» **DATASET EXCERPT**:

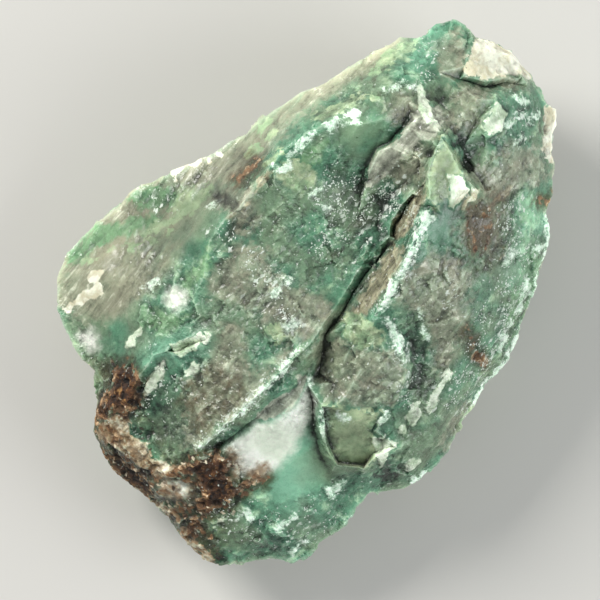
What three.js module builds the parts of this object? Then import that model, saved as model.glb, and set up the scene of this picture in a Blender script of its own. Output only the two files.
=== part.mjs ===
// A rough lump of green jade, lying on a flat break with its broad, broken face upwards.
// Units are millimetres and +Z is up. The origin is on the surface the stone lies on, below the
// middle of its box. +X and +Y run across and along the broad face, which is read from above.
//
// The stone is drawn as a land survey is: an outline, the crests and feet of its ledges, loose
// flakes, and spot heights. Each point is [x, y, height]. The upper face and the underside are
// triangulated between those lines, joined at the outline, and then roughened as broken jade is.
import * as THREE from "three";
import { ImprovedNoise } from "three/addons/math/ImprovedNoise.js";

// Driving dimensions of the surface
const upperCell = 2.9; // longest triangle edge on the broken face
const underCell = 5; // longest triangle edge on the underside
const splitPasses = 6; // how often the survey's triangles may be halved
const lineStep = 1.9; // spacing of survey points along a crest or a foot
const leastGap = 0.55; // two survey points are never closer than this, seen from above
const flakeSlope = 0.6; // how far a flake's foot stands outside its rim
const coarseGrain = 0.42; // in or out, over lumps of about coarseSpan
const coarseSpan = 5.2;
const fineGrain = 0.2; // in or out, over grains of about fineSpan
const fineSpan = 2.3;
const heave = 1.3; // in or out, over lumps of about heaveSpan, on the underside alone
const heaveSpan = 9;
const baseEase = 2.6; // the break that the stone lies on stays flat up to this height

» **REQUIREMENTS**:
Note every line above where the string "that" shows up, and copy those lines.

» **EXERCISE RESPONSE**:
What three.js module builds the parts of this object? Then import that model, saved as model.glb, and set up the scene of this picture in a Blender script of its own. Output only the two files.
const baseEase = 2.6; // the break that the stone lies on stays flat up to this height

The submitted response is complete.